We were discussing “Determination of volumetric strain for a rectangular bar subjected with an axial load in the direction of length of the rectangular bar, “Total elongation of the bar due to its own weight” and “Thermal stress and strain” in our previous posts. 

Today we will see here the determination of volumetric strain for a rectangular bar subjected with three forces mutually perpendicular with each other with the help of this post. 

Before going ahead we must recall the basic concept of volumetric strain which is explained here briefly.

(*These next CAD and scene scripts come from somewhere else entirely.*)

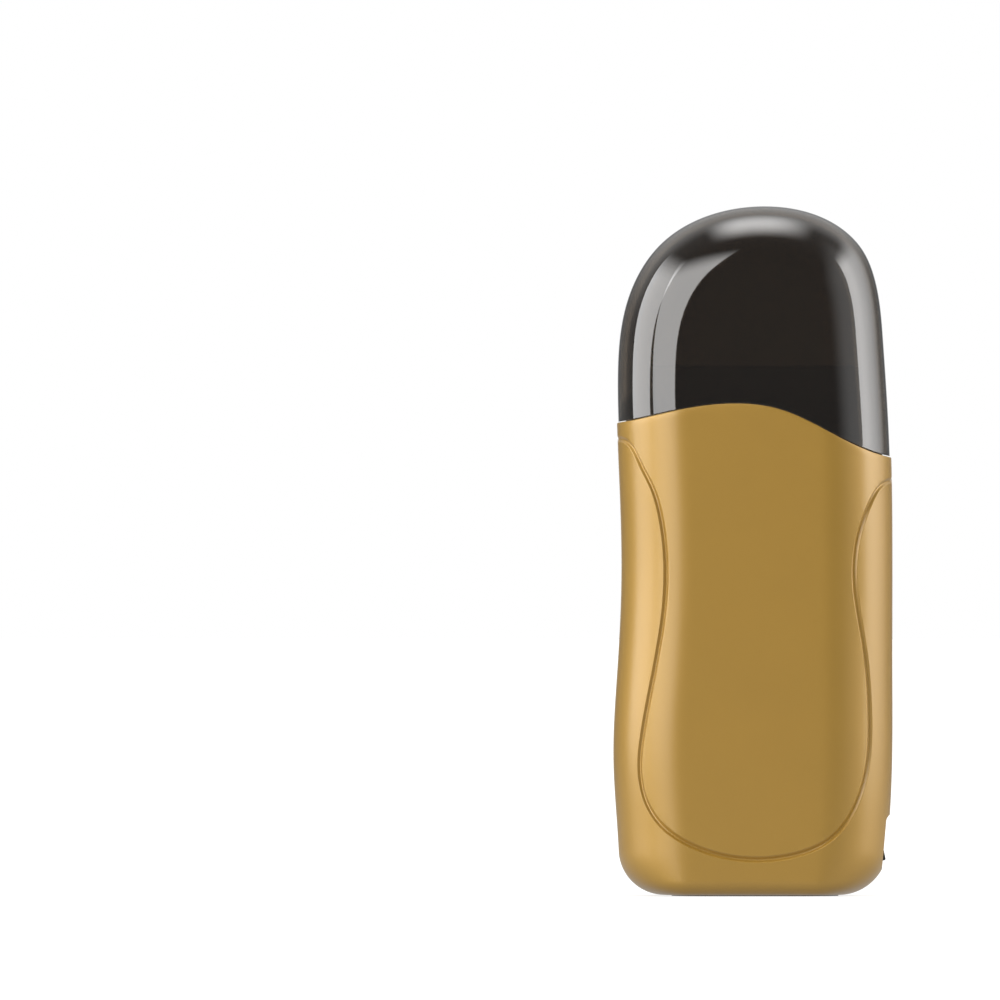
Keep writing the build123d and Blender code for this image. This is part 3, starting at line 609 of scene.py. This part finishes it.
def screwHoles(part):
    form, seam = screwForm, caseForm["seamY"]
    outY = caseForm["halfDepth"] + form["overBack"]
    if part == "front":
        spans = [(seam - form["length"], seam + form["overSeam"], form["pilotRadius"], form["sides"])]
    else:
        spans = [(seam - form["overSeam"], outY, form["shankRadius"], form["sides"]),
                 (seam + form["shoulder"], outY, form["headRadius"], form["headSides"])]
    return [rodBetween((x, start, z), (x, end, z), radius, sides)
            for x, z in screwPlaces() for start, end, radius, sides in spans]


def frontShell():
    form = padForm
    bm = carve(shellBody("front"), bosses("front"), "UNION")
    cutters = [grooveCutter(), slotBlock(*form["size"], -form["under"], form["depth"]), landCutter()]
    return carve(bm, cutters + switchCutters() + screwHoles("front"))


def rearShell():
    bm = carve(shellBody("rear"), bosses("rear"), "UNION")
    return carve(bm, [landCutter()] + inletCutters() + screwHoles("rear"))


def newGroup(name, inputs, outputs):
    group = bpy.data.node_groups.new(name, "ShaderNodeTree")
    for label, kind, value in inputs:
        socket = group.interface.new_socket(label, in_out="INPUT", socket_type=kind)
        if value is not None:
            socket.default_value = value
    for label, kind in outputs:
        group.interface.new_socket(label, in_out="OUTPUT", socket_type=kind)
    return group, group.nodes.new("NodeGroupInput"), group.nodes.new("NodeGroupOutput")


def addNode(tree, kind, inputs=None, **settings):
    node = tree.nodes.new(kind)
    for key, value in settings.items():
        setattr(node, key, value)
    for key, value in (inputs or {}).items():
        if isinstance(value, bpy.types.NodeSocket):
            tree.links.new(value, node.inputs[key])
        else:
            node.inputs[key].default_value = value
    return node


def combined(tree, operation, first, second):
    return addNode(tree, "ShaderNodeMath", {0: first, 1: second}, operation=operation).outputs[0]


def ramp(tree, value, start, end, low=0.0, high=1.0):
    node = addNode(tree, "ShaderNodeMapRange", {"Value": value, "From Min": start, "From Max": end,
                   "To Min": low, "To Max": high}, interpolation_type="SMOOTHSTEP")
    return node.outputs[0]


def makeGrainGroup():
    # Fine grain and a slow mottling, both 0 to 1.
    group, inside, outside = newGroup(
        "fineGrain",
        [("Vector", "NodeSocketVector", None), ("Grain Scale", "NodeSocketFloat", 4000.0),
         ("Mottle Scale", "NodeSocketFloat", 60.0)],
        [("Grain", "NodeSocketFloat"), ("Mottle", "NodeSocketFloat")])
    fine = addNode(group, "ShaderNodeTexNoise", {"Vector": inside.outputs["Vector"],
                   "Scale": inside.outputs["Grain Scale"], "Detail": 2.0, "Roughness": 0.6})
    slow = addNode(group, "ShaderNodeTexNoise", {"Vector": inside.outputs["Vector"],
                   "Scale": inside.outputs["Mottle Scale"], "Detail": 3.0, "Roughness": 0.5})
    group.links.new(fine.outputs["Fac"], outside.inputs["Grain"])
    group.links.new(slow.outputs["Fac"], outside.inputs["Mottle"])
    return group


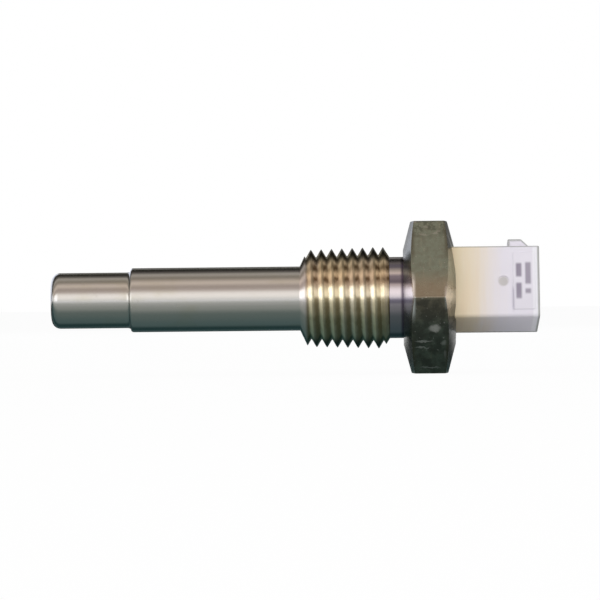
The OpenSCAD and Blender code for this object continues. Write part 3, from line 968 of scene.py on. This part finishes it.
def header_bar(sizes):
    """The header's bar with its socket, as one closed skin."""
    half_w, half_h, lip = sizes.width / 2, sizes.height / 2, sizes.lip
    inner_w, inner_h = half_w - sizes.wall, half_h - sizes.wall
    foot, mouth = sizes.foot_x, sizes.mouth_x
    loops = [(foot, half_w - lip, half_h - lip, sizes.corner)]
    for out, along in quarter(LIP_STEPS):
        inset = lip * (1 - out)
        loops.append((foot + lip * along, half_w - inset, half_h - inset, sizes.corner))
    loops.append((mouth - lip, half_w, half_h, sizes.corner))
    for along, inward in quarter(LIP_STEPS):
        inset = lip * inward
        loops.append((mouth - lip * (1 - along), half_w - inset, half_h - inset, sizes.corner))
    for out, along in [(0, 0), *quarter(LIP_STEPS)]:
        rim = lip * (1 - out)
        loops.append((mouth - lip * along, inner_w + rim, inner_h + rim, sizes.socket_corner + rim))
    loops.append((sizes.socket_x, inner_w, inner_h, sizes.socket_corner))
    work = bmesh.new()
    rings = []
    for x, wide, high, corner in loops:
        outline = bar_outline(wide, high, corner)
        rings.append([work.verts.new((x, y, z + sizes.rise)) for y, z in outline])
    for first, second in zip(rings, rings[1:]):
        for j in range(len(first)):
            after = (j + 1) % len(first)
            work.faces.new((first[j], first[after], second[after], second[j]))
    work.faces.new(rings[0])
    work.faces.new(rings[-1])
    return work


def prism(profile, low, high, bevel):
    """A bevelled prism: a profile in X and Z, drawn out along Y."""
    work = bmesh.new()
    near = [work.verts.new((x, low, z)) for x, z in profile]
    far = [work.verts.new((x, high, z)) for x, z in profile]
    made = [work.faces.new(near), work.faces.new(far[::-1])]
    for j in range(len(profile)):
        after = (j + 1) % len(profile)
        made.append(work.faces.new((near[j], far[j], far[after], near[after])))
    bmesh.ops.bevel(
        work,
        geom=list({edge for face in made for edge in face.edges}),
        offset=bevel,
        segments=3,
        profile=0.5,
        affect="EDGES",
        clamp_overlap=True,
    )
    return work


def latch_ramp(sizes):
    """The wedge on top of the bar that a plug's latch rides over."""
    top = sizes.rise + sizes.height / 2
    foot = sizes.mouth_x - sizes.latch_foot
    crest = foot - sizes.latch_ramp
    back = crest - sizes.latch_top
    profile = [
        (foot, top - sizes.root),
        (foot, top),
        (crest, top + sizes.latch_height),
        (back, top + sizes.latch_height),
        (back, top - sizes.root),
    ]
    return prism(profile, -sizes.latch_width / 2, sizes.latch_width / 2, sizes.latch_bevel)


def marking_pad(sizes):
    """The flat pad on the bar's front side."""
    side, half = -sizes.width / 2, sizes.pad_height / 2
    end = sizes.mouth_x - sizes.pad_foot
    start = end - sizes.pad_length
    low, high = sizes.rise - half, sizes.rise + half
    profile = [(end, low), (end, high), (start, high), (start, low)]
    return prism(profile, side - sizes.pad_proud, side + sizes.root, sizes.pad_bevel)


def ejector_pin(sizes):
    """The round pin that leaves the mark on the bar's front side."""
    work = bmesh.new()
    place = Matrix.Translation((sizes.mouth_x - sizes.mark_foot, -sizes.width / 2, sizes.rise))
    bmesh.ops.create_cone(
        work,
        cap_ends=True,
        segments=PIN_STEPS,
        radius1=sizes.mark_d / 2,
        radius2=sizes.mark_d / 2,
        depth=2 * sizes.mark_depth,
        matrix=place @ Matrix.Rotation(math.pi / 2, 4, "X"),
    )
    return work


def as_object(work, name):
    """A bmesh as an object in the scene."""
    bmesh.ops.recalc_face_normals(work, faces=work.faces)
    mesh = bpy.data.meshes.new(name)
    work.to_mesh(mesh)
    work.free()
    return add_object(name, mesh)


def combine(target, tool, operation):
    """Joins or cuts with an exact boolean, and removes the tool."""
    modifier = target.modifiers.new(operation.lower(), "BOOLEAN")
    modifier.object = tool
    modifier.operation = operation
    modifier.solver = "EXACT"
    bpy.context.view_layer.update()
    graph = bpy.context.evaluated_depsgraph_get()
    result = bpy.data.meshes.new_from_object(target.evaluated_get(graph))
    target.modifiers.clear()
    target.data = result
    bpy.data.objects.remove(tool)
    if not result.polygons:
        raise RuntimeError(f"{operation} left {target.name} empty")


HEADER_STEPS = ((latch_ramp, "UNION"), (marking_pad, "UNION"), (ejector_pin, "DIFFERENCE"))


class PROBE_OT_header(bpy.types.Operator):
    """Builds the moulded header: bar, socket, latch ramp, marking pad and ejector mark"""

    bl_idname = "probe.header"
    bl_label = "Connector Header"

    def execute(self, context):
        sizes = in_mm(context.scene.probe_header_sizes)
        header = as_object(header_bar(sizes), "header_bar")
        for make, operation in HEADER_STEPS:
            combine(header, as_object(make(sizes), make.__name__), operation)
        mesh = header.data
        bpy.data.objects.remove(header)
        mesh.transform(Matrix.Rotation(-sizes.turned, 4, "X"))
        mesh.transform(Matrix.Scale(MM, 4))
        mesh.materials.clear()
        smooth_by_angle(mesh, degrees=34)
        plastic = header_plastic(context.scene.probe_colours, sizes)
        place_piece(mesh, "moulded_header", [plastic], "connector_housing")
        return {"FINISHED"}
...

When an object will be subjected with a system of forces, object will undergo through some changes in its dimensions and hence, volume of that object will also be changed.

Volumetric strain will be defined as the ratio of change in volume of the object to its original volume. Volumetric strain is also termed as bulk strain.

Ԑv= Change in volume /original volume
Ԑv= dV/V

Let us consider one rectangular bar as displayed in following figure. x, y and z are the dimensions of the rectangular bar which is subjected with three forces and hence three direct tensile stresses mutually perpendicular with each other.
We can also say that we have following initial dimensions of the rectangular bar
x = Length of the rectangular bar
y = Width of the rectangular bar
z = Thickness or depth of the rectangular bar
Volume of the rectangular bar, V = xyz

Δx=Change in length of the rectangular bar
Δy=Change in width of the rectangular bar
Δz= Change in thickness or depth of the rectangular bar
ΔV= Change in volume of the rectangular bar

Let us determine the final dimensions of the rectangular bar

Final length of the rectangular bar = x+ Δx
Final width of the rectangular bar = y + Δy
Final thickness or depth of the rectangular bar = z + Δz
Final volume of the rectangular bar = (x+ Δx). (y + Δy). (t + Δt)
Let us ignore the product of small quantities and we will have
Final volume of the rectangular bar = xyz + y. z. Δx + x. z. Δy + x. y. Δz

Let us determine the change in volume of the rectangular bar

Change in volume of the rectangular bar = Final volume – initial volume
ΔV= (xyz + y. z. Δx + x. z. Δy + x. y. Δz) - xyz
ΔV= y. z. Δx + x. z. Δy + x. y. Δz

Volumetric strain also known as bulk strain will be determined as following
Ԑv= Change in volume /original volume
Ԑv= dV/V
Ԑv= (y. z. Δx + x. z. Δy + x. y. Δz)/ (xyz)
Ԑv= (Δx/x) + (Δy/y) + (Δz/z)
Ԑv= Ԑx + Ԑy + Ԑz

Let us consider the stresses in various directions and young’s modulus of elasticity
σx= Tensile stress in x-x direction
σy= Tensile stress in y-y direction
σz= Tensile stress in z-z direction
E= Young’s modulus of elasticity

Let us brief here first lateral strain before going ahead; lateral strain will be the strain at perpendicular or right angle to the direction of applied force.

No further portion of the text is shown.